Of course, you cannot discuss Jade Legacy without discussing the characters, the absolute lynchpin of this series. Love them or hate them, you always know where a character is coming from. I even found myself empathizing with Hilo, a character I have never forgiven after the Incident in Jade War. Hilo is not going to win any awards for father of the year, but at the same time he’s trying? Then there’s Wen, a shrewd character who has made a niche for herself in the family business, despite being unable to wield jade powers herself. I never thought when she was introduced in book one as Hilo’s girlfriend that she would end up being one of my favorite characters! And of course, there’s Anden, who has grown from an awkward teenager into a man fully capable of standing up to Hilo or making quiet yet ruthless long plays on behalf of the family. I could go on and on because there are some great new characters as well, but suffice to say, if character is your number one priority in reading, The Green Bone Saga was basically written for you.
It’s your utter investment in these characters that keeps you completely hooked in the story from start to finish, through all 700+ pages. Jade Legacy is not a fast-paced book, but one full of several explosive moments. In covering nearly 30 years, the author has had to be judicious in her selection of moments to portray; occasionally scenes might seem disconnected from the main story, but there is always a payoff down the road.

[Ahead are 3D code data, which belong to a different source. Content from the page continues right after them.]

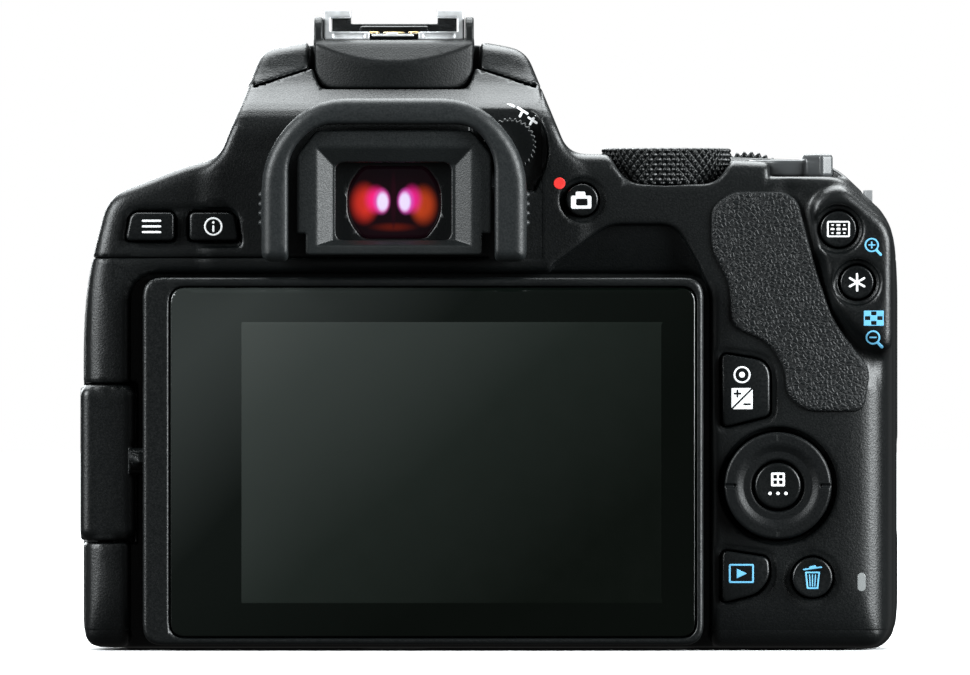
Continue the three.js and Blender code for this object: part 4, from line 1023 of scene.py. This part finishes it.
EYECUP = [
    (-34, 58.4, 1.5), (5.8, 58.4, 1.5), (5.8, 74.4, 7), (-1.6, 82.9, 8), (-26.6, 82.9, 8), (-34, 74.4, 7),
]
EYEHOLE = [(-30.0, 50), (1.0, 50), (1.0, 74.7, 3), (-2.3, 79.0, 3), (-25.9, 79.0, 3), (-30.0, 74.7, 3)]
EYEFRAME = [
    (-27.4, 59.4, 0.5), (-0.8, 59.4, 0.5), (-0.8, 62.6, 0.3), (0.55, 62.6, 0.3), (0.55, 74.3, 0.8),
    (-2.4, 78.1, 0.8), (-25.8, 78.1, 0.8), (-28.75, 74.3, 0.8), (-28.75, 62.6, 0.3), (-27.4, 62.6, 0.3),
]
GLASS_MIDDLE_Z, GLASS_RADIUS = 67.4, 40


def funnel():
    """The sloping sides round the viewfinder's window."""
    def distance(grid):
        depth = (grid[1] + 33.2) / 1.6
        left, right = -26.1 + 2.8 * depth, -2.1 - 2.8 * depth
        low, high = 60.7 + 0.9 * depth, 75.9 - 3.0 * depth
        across = np.maximum(left - grid[0], grid[0] - right)
        upward = np.maximum(low - grid[2], grid[2] - high)
        return np.maximum(np.maximum(across, upward) * 0.5, grid[1] + 31.6)
    return np.array([-27, -36, 60]), np.array([-1.5, -31.4, 77]), distance


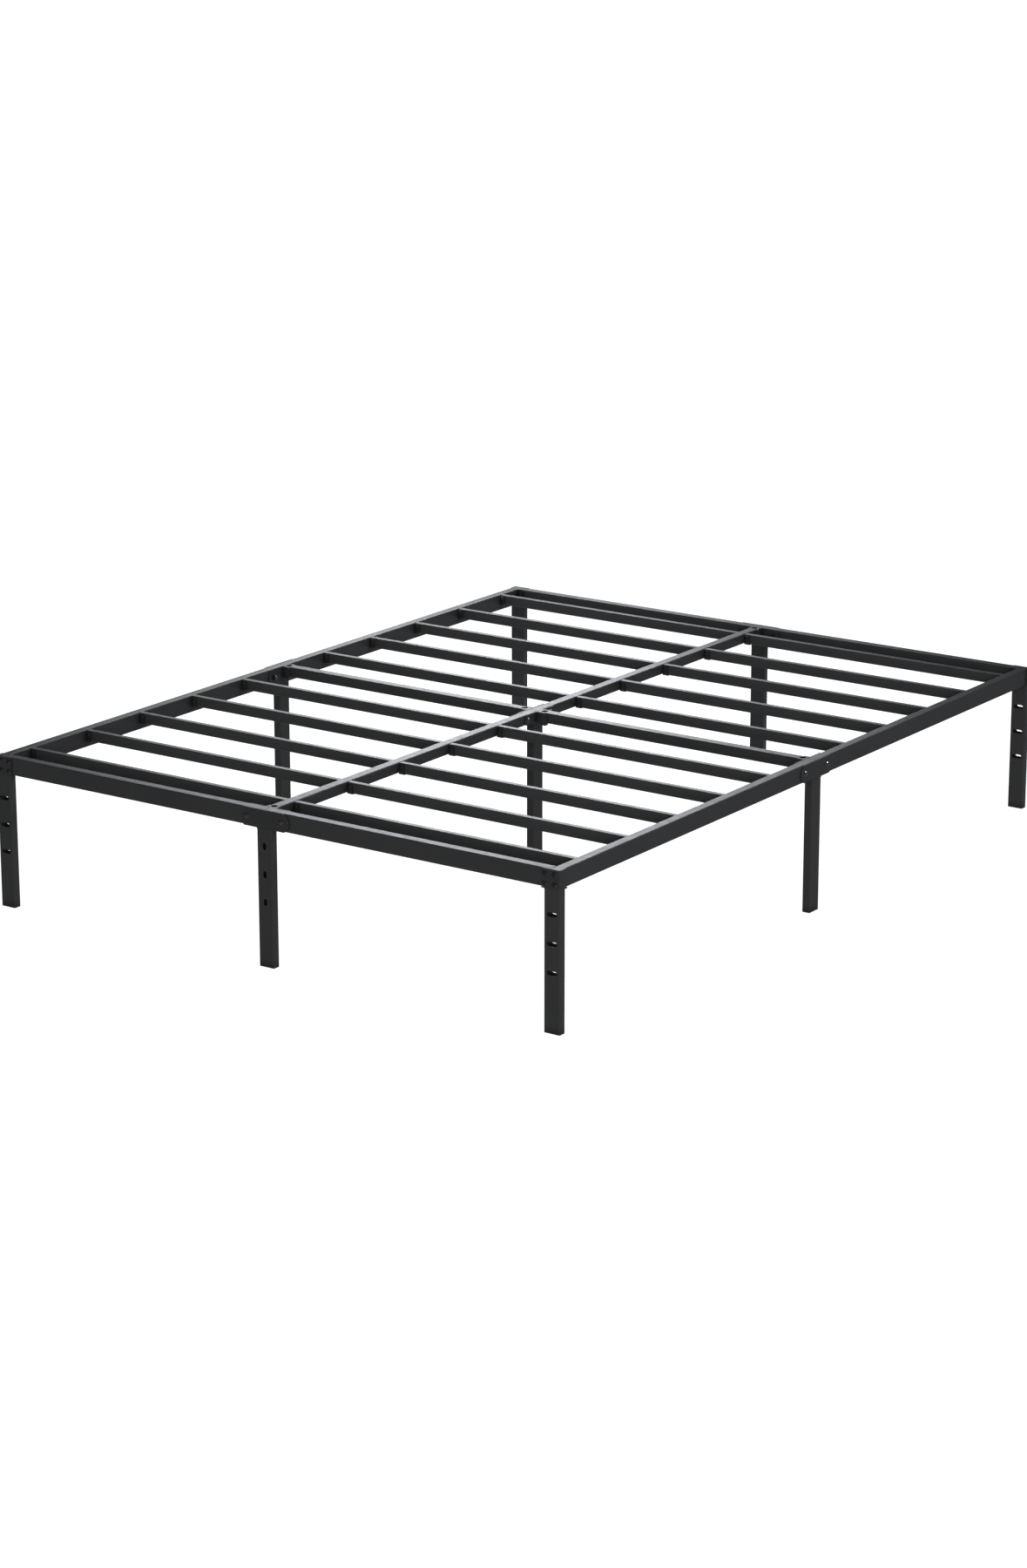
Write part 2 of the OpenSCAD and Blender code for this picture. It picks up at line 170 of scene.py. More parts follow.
def mesh_from_rings(name, points, slot):
    """One mesh from copies of a ringed surface: points is copies by rings by around by 3."""
    copies, rings, around, _ = points.shape
    quads, fans = ring_faces(rings, around)
    middles = np.stack([points[:, 0].mean(1), points[:, -1].mean(1)], 1)
    co = np.concatenate([points.reshape(copies, -1, 3), middles], 1)
    shift = (np.arange(copies) * co.shape[1])[:, None, None]
    quads = (quads[None] + shift).reshape(-1, 4)
    fans = (fans[None] + shift).reshape(-1, 3)
    return new_piece(name, co.reshape(-1, 3), quads.tolist() + fans.tolist(), slot)


def sharp_above(piece, degrees):
    """Keeps the edges sharper than the angle crisp while the rest shades smoothly."""
    piece.data.set_sharp_from_angle(angle=math.radians(degrees))


# %% [markdown]
# ## Placing a fastener
#
# A fastener is drawn once with the seat of its head on z = 0 and its shank along +z. Where
# each copy goes is read from the boxes: the axis is the box's long side (the short one for a
# nut), and the head is on the outside of the bed, on top of a tie bolt, and in front on a
# clip screw.

# %% Seats and axes of the fasteners
NEAR_MIDDLE = 0.1  # metres; a bolt this close to the middle has its head on the plus side


def axis_frames(axis):
    """Two unit vectors square to each axis, so that u, v and axis are right-handed."""
    helper = np.where(np.abs(axis[:, 2:3]) > 0.5, [[1.0, 0, 0]], [[0, 0, 1.0]])
    u = np.cross(helper, axis)
    return u, np.cross(axis, u)


def seats(boxes, head_height, heads_point=None):
    """Seat point and shank direction of each screw in its box.

    The head end is the side of the box away from the middle of the bed, unless heads_point
    gives the side; the seat lies one head height inside that end."""
    middle = boxes.mean(1)
    axis = np.eye(3)[np.argmax(boxes[:, 1] - boxes[:, 0], 1)]
    if heads_point is None:
        place_along = np.sum(middle * axis, 1, keepdims=True)
        outward = np.where(np.abs(place_along) < NEAR_MIDDLE, 1, np.sign(place_along))
    else:
        outward = np.full((len(boxes), 1), float(heads_point))
    half = np.sum((boxes[:, 1] - boxes[:, 0]) * axis, 1, keepdims=True) / 2
    return middle + axis * outward * (half - head_height), -axis * outward


def place(shape, seat, direction):
    """Copies of a shape (rings by around by 3): seat + x u + y v + z direction."""
    u, v = axis_frames(direction)
    base = np.stack([u, v, direction], 1)
    return seat[:, None, None] + np.einsum("rak,nkd->nrad", shape, base)


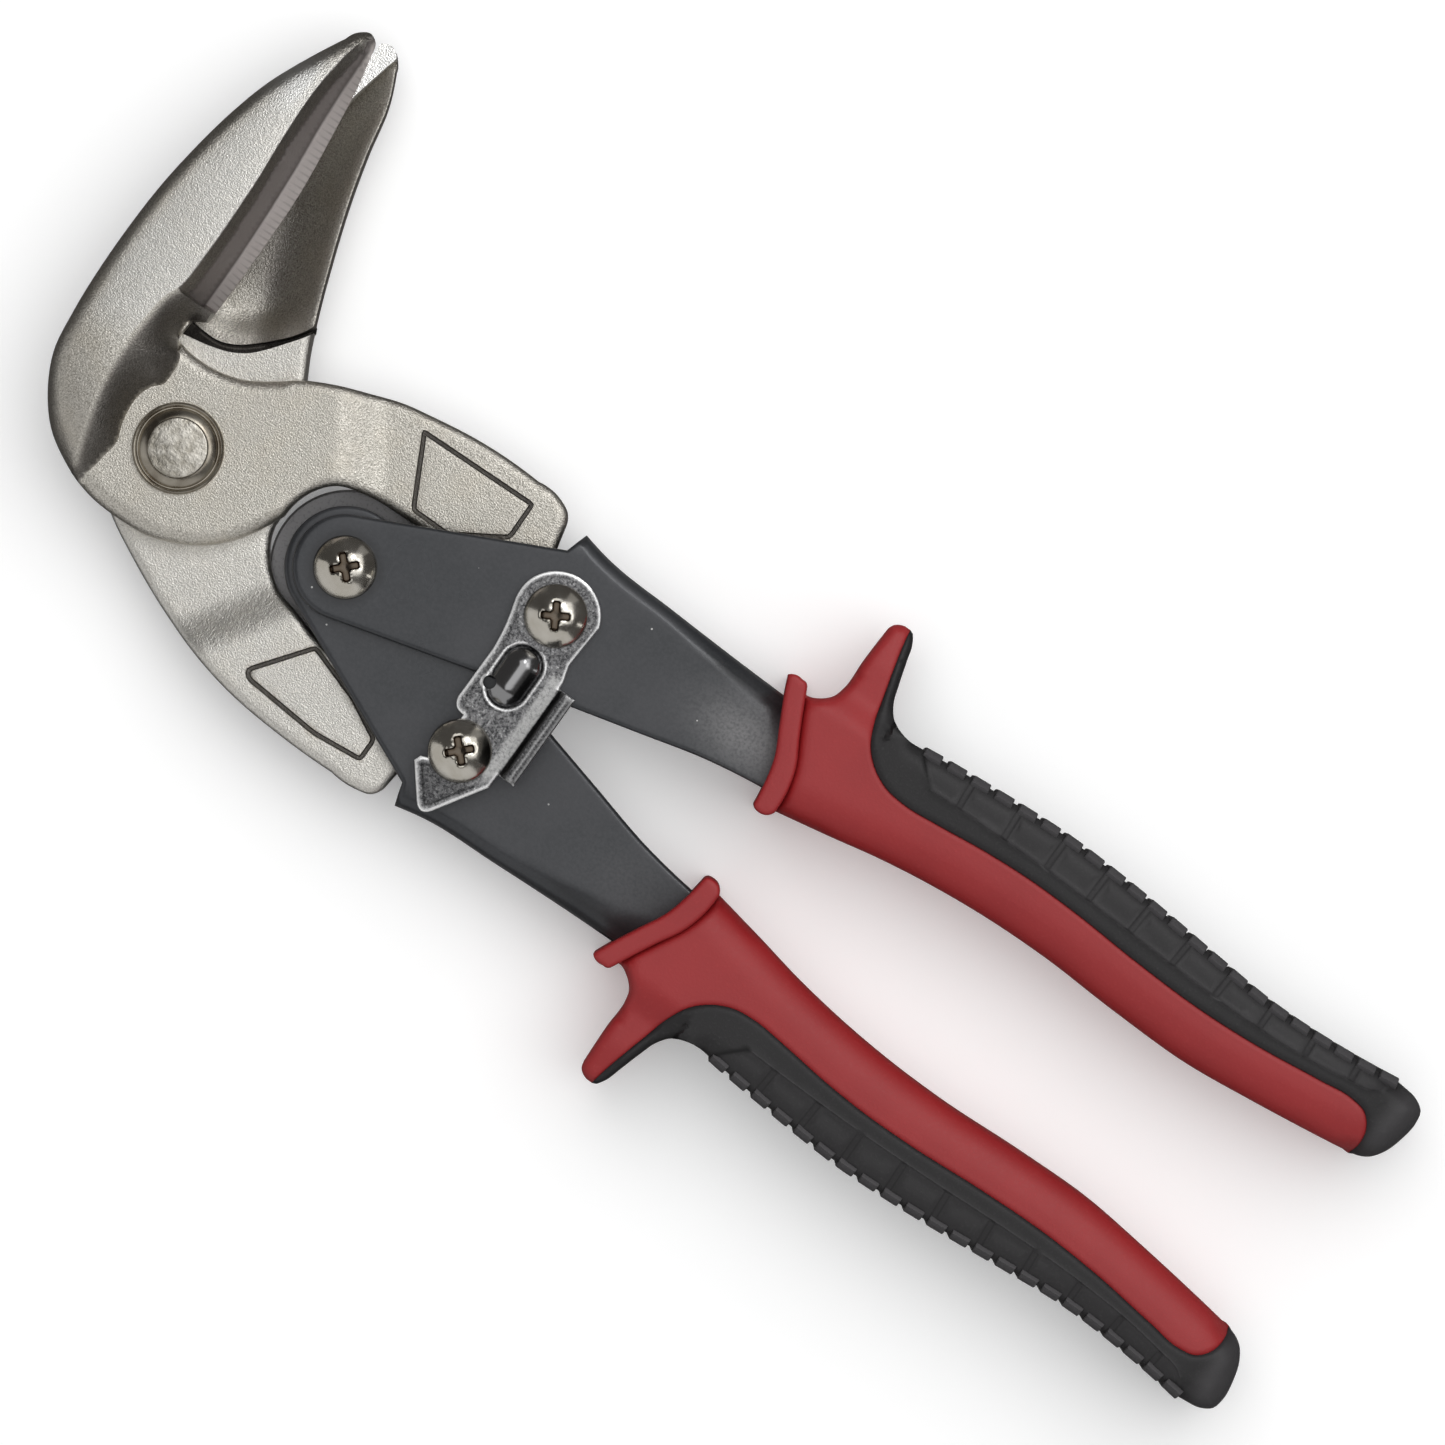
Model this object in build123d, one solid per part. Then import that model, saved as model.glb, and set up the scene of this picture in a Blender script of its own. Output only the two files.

The second half of the book is deliciously tense as each chapter seems to be Lee putting another piece of kindling into a pile, whether it be a brewing conflict between two characters, a piece of information another character doesn’t know, or a world event that comes out of nowhere. Readers can only watch helplessly wondering which character will drop a match and send everything up in flames.
CONCLUSION: And yet, even with all that tension, there’s a sense of almost melancholy, particularly in the final hundred pages or so. This is the end of an era for our original characters; one way or another they are passing the torch on and taking a step back. Knowing that these are the last moves these characters will make has a finality to it that made my heart ache. I’ve watched the Kaul family fight and bleed for their survival, using every weapon at their disposal, from street fights to national legislation. And now it’s done. There’s an emptiness in knowing that, at least for now, the Kaul family story is over. But that only proves just how much The Green Bone Saga has impacted me, that I feel a loss now that the series is over. It truly has been a saga, watching a family over the decades, watching their successes and failures, their happy marriages and tragic deaths. Simply put, The Green Bone Saga is a masterful trilogy of crime, war, family, politics, alliances and betrayals. It belongs on every “Best Of” list and is well worth your time to check out.